Rachel O’Neill, Ph.D., an Ohio licensed professional clinical counselor and Talkspace provider, told Teen Vogue that teaching boys they shouldn't cry, something she said starts early in life, can even lead to more anger and aggression.

"Equating crying with weakness can lead boys to feel confused when they feel sad and tearful. This confusion can lead to feelings of anger and frustration and boys may respond by externalizing those feelings, sometimes in the form of angry outbursts," O'Neill told Teen Vogue. "Over time, the internalization of the message 'boys don’t cry' can have a problematic influence on a man’s ability to self-regulate and experience emotional distress. Instead of accepting their feelings of sadness and allowing the emotion space, men may instead feel more comfortable with displaying anger or acting out aggressively."

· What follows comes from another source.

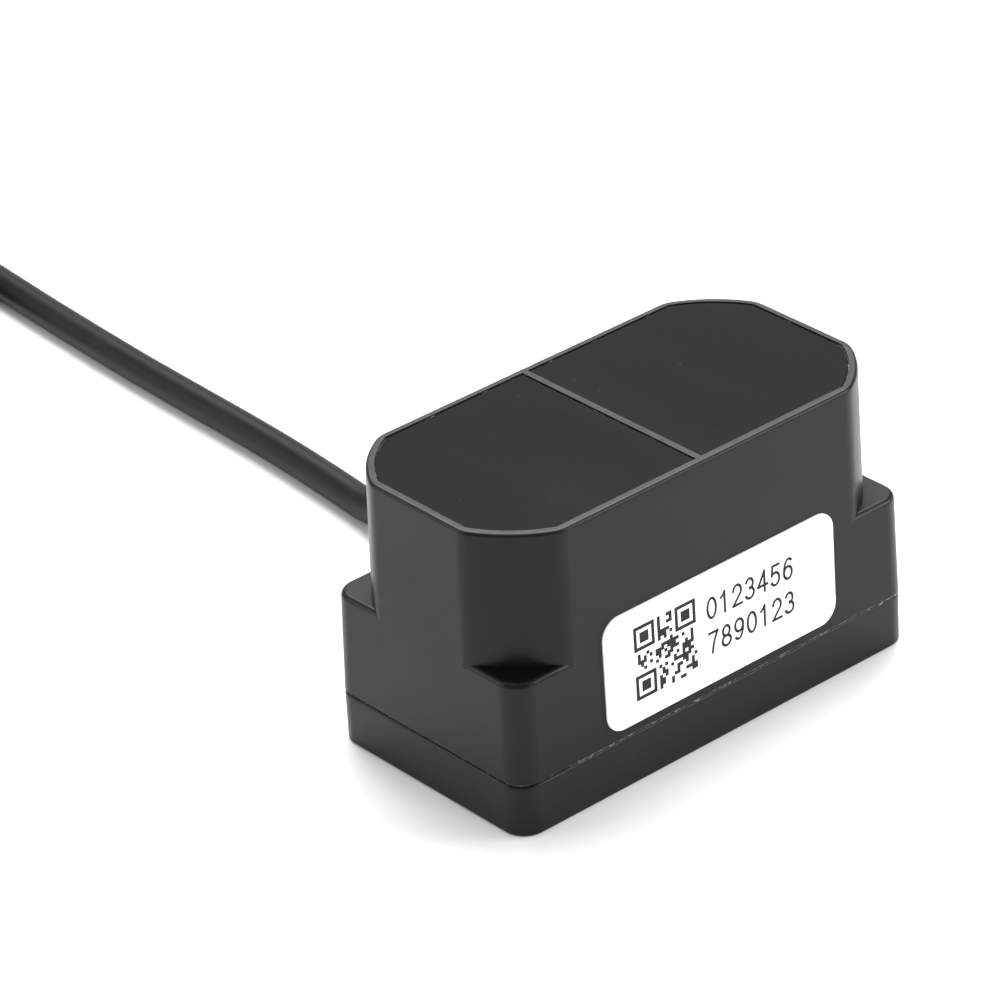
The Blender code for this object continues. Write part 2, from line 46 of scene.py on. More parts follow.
# ---------------------------------------------------------------------------------------------- camera
scene = bpy.context.scene
camera_data = bpy.data.cameras.new("photo_camera")
camera_data.sensor_fit = "HORIZONTAL"
camera_data.sensor_width = 36.0
camera_data.lens = 5143.664 * 36.0 / 1000.0
camera_data.clip_start = 0.01
camera_data.clip_end = 20.0
camera = bpy.data.objects.new("photo_camera", camera_data)
scene.collection.objects.link(camera)
cam_right = Vector((0.748669, -0.661049, -0.050096))
cam_up = Vector((0.361860, 0.344166, 0.866376))
cam_back = Vector((-0.555475, -0.666757, 0.496873))
camera.matrix_world = Matrix(
    (
        (cam_right.x, cam_up.x, cam_back.x, -0.193299),
        (cam_right.y, cam_up.y, cam_back.y, -0.219892),
        (cam_right.z, cam_up.z, cam_back.z, 0.182465),
        (0.0, 0.0, 0.0, 1.0),
    )
)
scene.camera = camera
scene.view_settings.view_transform = "Standard"
scene.view_settings.look = "None"
scene.view_settings.exposure = 0.0
scene.view_settings.gamma = 1.0

# ---------------------------------------------------------------------------------------------- sizes, as in the CAD
LENGTH, WIDTH, HEIGHT = 35.0, 18.5, 21.0
HX, HY = LENGTH / 2, WIDTH / 2
COVER_TOP, HOUSING_FOOT, SHELF = 3.80, 3.95, 11.34
BLOCK_CORNER, COVER_CORNER = 1.70, 1.70
DRAFT = 0.020
ARC_X, ARC_R = 8.20, 10.30
DIVIDER_X, DIVIDER, RIM, WALL = -0.37, 0.46, 0.57, 1.4
POCKET = RIM + DRAFT * (HEIGHT - HOUSING_FOOT)
CAVITY_X, CAVITY_Y, CAVITY_TOP = 16.0, 7.75, 10.0
WINDOW_FLOOR, LEDGE_FOOT, LEDGE_HALF = 19.6, 18.4, 0.95
BOSS_X, BOSS_Y, BOSS_R = 14.5, 6.25, 1.6
CORD, EXIT_Z = 2.4, 6.85
FLOOR_Z = CORD / 2
COIL_R1, COIL_R2, COIL_X, COIL_Y = 13.7, 11.2, -7.95, 87.2
TIE_ANGLE, TAIL_ANGLE = 25.0, 52.0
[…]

But some say crying can actually be an effective way of managing stress, acting as an outlet of emotion.

"Crying is an act of self-defense against accumulating stresses,” Junko Umihara, a professor at Nippon Medical School, told the Japan Times. In Japan, the Times reports there are people called “namida sensei," or tears teachers, to tell students and workers about the benefits of crying.

And, O'Neill told Teen Vogue that holding in your emotions can actually have negative mental health consequences.

"Suppressing emotions doesn’t mean they go away. Often, suppressing these emotions could mean that they end up festering and turning into a more complicated response," she said. "For example, the original emotion may be sadness and yet, the individual ends up feeling a complicated mix of sadness, anger, and frustration related to the suppression of the emotion."

"Over time, bottling emotions, especially emotions of sadness , can lead to a cycle of anger," O'Neill continued. "The idea of toxic masculinity really fits here as men may believe that showing any emotion related to sadness is problematic and a sign of weakness. Thus, toxic masculinity may, in turn, become a response to try to compensate for that perceived weakness."

It's a vicious cycle. Masculinity norms makes men believe they shouldn't show signs of perceived weakness like crying, but not crying can spur an angry and violent reaction that's meant to be a show of masculinity. To break free from this, Davis said he hopes all people can learn to show emotion, regardless of gender.

"My hope is ... that we become disinterested in performing ideas of manhood or womanhood that we didn’t create for ourselves," he said. "I hope we (men) do the emotional labor of interrogating what we have been historically taught about crying, manhood and masculinity."

We don't know why Justin is crying, or whether he's intentionally bucking masculinity standards to redefine gender expectations for himself. Most likely, he's just crying because he's upset. But isn't that the point? Instead of projecting ideas of masculinity onto Justin or assume he's holding them within himself, we should just let him cry.